As for Woods' star power-and the related wish of the PGA of America to create a buzz for the Ryder Cup and golf in general-there's a plan cooking there as well.

"We think people are gonna be watching him watch golf," Love said. "We know this is gonna be different. It's a lot different than Davis Love being the assistant captain for Corey Pavin. I can fly under the radar. ... We have to do a little more planning for Tiger. ... We're gonna have to put him on a leash."

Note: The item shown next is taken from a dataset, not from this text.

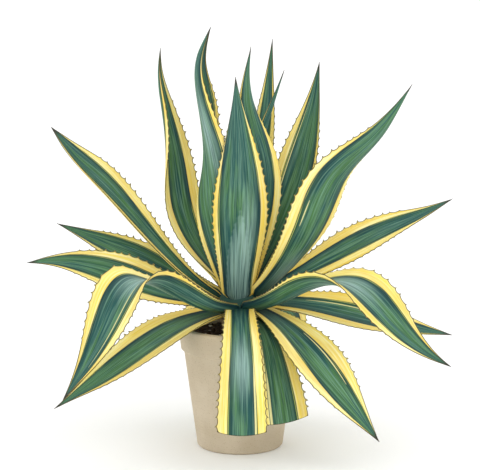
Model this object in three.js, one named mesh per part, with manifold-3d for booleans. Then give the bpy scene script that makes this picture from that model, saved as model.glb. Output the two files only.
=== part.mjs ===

You mean, a leash as in, let the attack dog charge out, resplendent in Team USA (and Tiger Sunday signature) red, and intimidate some young European when we need some mojo?

Sounds like maybe.

"Just his presence is gonna buoy our team," Love said. "If he's standing there and says, 'Hey, we just made a birdie. Go get em!' That's gonna be unbelievable."

Sensing perhaps that the media is always interested in a good Tiger Woods angle, Matt Kuchar briefly hijacked Monday's news conference with a level of (presumably joking) speculation that nonetheless garnered its share of coverage.

"This is hearsay, but I heard maybe even Tiger Woods could potentially be a pick," a smirking Kuchar said via Skype. "That would be legend. Ary. Legendary. That's just hearsay. It could strictly be rumor. ... But gosh, imagine that: Tiger Woods playing for Team USA, being a captain, that would be incredible."

Later, Love was asked by a reporter, "you know, just for the record," if there was any real chance Woods could be picked as Love's final captain's pick for the 12th player Sept. 25.

Love laughed. But didn't actually rule it out.